Controllable fabrication and enhanced photocatalysis of Cu2O NP@g-C3N4 NT composite on visible-light-driven degradation of organic dyes in water

Abstract

In order to improve the activity and stability of g-C3N4 photocatalyst under visible light, Cu2O nanoparticle (NP) was immobilized on g-C3N4 nanotube (NT) in different proportions, and Cu2O NP/g-C3N4 NT composite catalysts containing heterojunction were formed by precipitation method and characterized by using a series of modern instrumental analysis techniques.

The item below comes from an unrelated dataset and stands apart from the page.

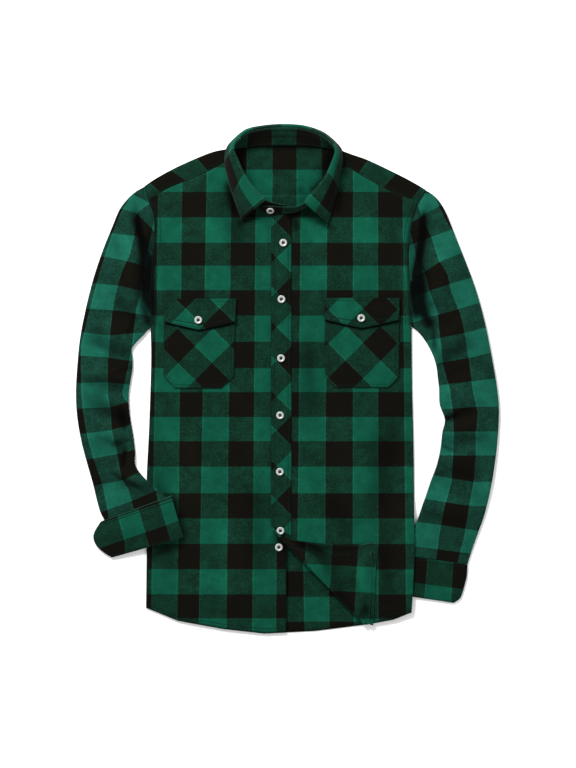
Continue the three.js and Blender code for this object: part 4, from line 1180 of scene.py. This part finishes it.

The photocatalytic activities of as-prepared Cu2O NP/g-C3N4 NT composites were compared by testing the degradation efficiency of methylene blue and methyl orange assisted by H2O2. It was found that the photocatalytic activity of 10% Cu2O NP/g-C3N4 NT composite was the best, and the photocatalytic degradation efficiency of methylene blue in 10 min assisted by H2O2 was 99.22%, the degradation rate constant is 11.67 times as that of Cu2O NP and 151.35 times as that of pure g-C3N4 NT. The degradation efficiency of methyl orange was 96.99% within 60 min, and the degradation rate constant was 7.52 times as that of pure Cu2O NP and 30.47 times as that of pure g-C3N4 NT. It was found that uploading Cu2O NP on g-C3N4 NT could not only effectively enhance the degradation of organic dyes by the catalyst but also improve the separation rate of photogenerated electrons and holes, resulting in an enhanced photocatalytic activity and stability. These results suggest that it is a feasible approach to enhance the visible-light-driven photocatalytic performance of g-C3N4 NT dopped with Cu2O NP.